TASK OBJECTIVE »
Repeat exactly what appears from the opening line of the listing to the line with "root_depth = 2.0", inclusive.
+++
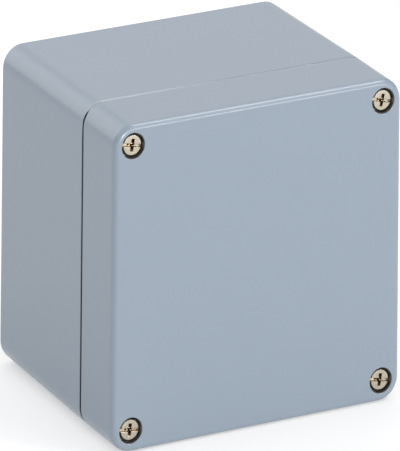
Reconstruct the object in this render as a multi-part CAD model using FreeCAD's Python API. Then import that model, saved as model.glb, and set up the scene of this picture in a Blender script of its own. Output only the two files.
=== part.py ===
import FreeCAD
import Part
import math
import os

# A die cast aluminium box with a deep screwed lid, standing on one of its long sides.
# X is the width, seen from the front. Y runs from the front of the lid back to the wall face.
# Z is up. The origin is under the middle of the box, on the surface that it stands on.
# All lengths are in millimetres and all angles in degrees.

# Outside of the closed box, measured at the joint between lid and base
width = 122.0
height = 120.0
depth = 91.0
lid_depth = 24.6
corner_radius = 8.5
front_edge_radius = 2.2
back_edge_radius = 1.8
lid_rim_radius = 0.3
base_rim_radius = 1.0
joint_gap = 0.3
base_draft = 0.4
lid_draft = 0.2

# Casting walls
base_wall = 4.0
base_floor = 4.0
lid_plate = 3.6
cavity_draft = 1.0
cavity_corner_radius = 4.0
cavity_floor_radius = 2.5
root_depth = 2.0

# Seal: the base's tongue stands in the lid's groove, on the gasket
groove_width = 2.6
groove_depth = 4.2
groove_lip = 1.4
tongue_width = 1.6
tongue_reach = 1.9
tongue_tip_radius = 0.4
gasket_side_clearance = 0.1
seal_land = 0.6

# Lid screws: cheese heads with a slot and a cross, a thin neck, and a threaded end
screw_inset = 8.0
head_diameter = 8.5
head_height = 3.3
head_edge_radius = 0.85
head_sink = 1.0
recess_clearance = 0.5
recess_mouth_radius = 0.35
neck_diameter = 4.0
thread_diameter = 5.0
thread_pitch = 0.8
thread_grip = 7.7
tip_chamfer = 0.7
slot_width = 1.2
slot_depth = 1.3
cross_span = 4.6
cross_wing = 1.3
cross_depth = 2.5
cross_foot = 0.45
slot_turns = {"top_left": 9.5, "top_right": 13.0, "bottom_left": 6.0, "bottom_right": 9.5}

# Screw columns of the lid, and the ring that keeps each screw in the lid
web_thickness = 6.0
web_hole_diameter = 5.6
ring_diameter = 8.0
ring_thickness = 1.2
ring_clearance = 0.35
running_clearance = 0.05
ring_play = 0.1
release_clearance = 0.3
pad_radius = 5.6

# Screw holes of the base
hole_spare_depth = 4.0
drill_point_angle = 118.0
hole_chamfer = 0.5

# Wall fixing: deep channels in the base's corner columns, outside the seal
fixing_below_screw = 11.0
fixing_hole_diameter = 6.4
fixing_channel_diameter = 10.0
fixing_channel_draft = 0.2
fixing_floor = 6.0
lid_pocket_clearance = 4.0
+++
SOLUTION »
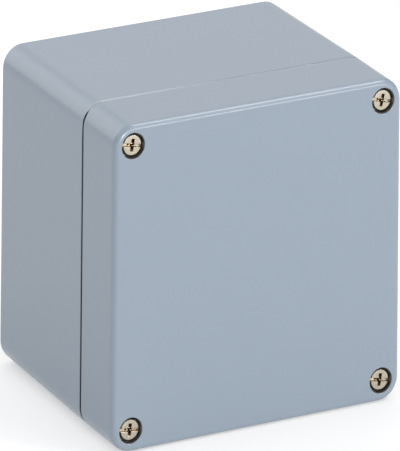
Reconstruct the object in this render as a multi-part CAD model using FreeCAD's Python API. Then import that model, saved as model.glb, and set up the scene of this picture in a Blender script of its own. Output only the two files.
=== part.py ===
import FreeCAD
import Part
import math
import os

# A die cast aluminium box with a deep screwed lid, standing on one of its long sides.
# X is the width, seen from the front. Y runs from the front of the lid back to the wall face.
# Z is up. The origin is under the middle of the box, on the surface that it stands on.
# All lengths are in millimetres and all angles in degrees.

# Outside of the closed box, measured at the joint between lid and base
width = 122.0
height = 120.0
depth = 91.0
lid_depth = 24.6
corner_radius = 8.5
front_edge_radius = 2.2
back_edge_radius = 1.8
lid_rim_radius = 0.3
base_rim_radius = 1.0
joint_gap = 0.3
base_draft = 0.4
lid_draft = 0.2

# Casting walls
base_wall = 4.0
base_floor = 4.0
lid_plate = 3.6
cavity_draft = 1.0
cavity_corner_radius = 4.0
cavity_floor_radius = 2.5
root_depth = 2.0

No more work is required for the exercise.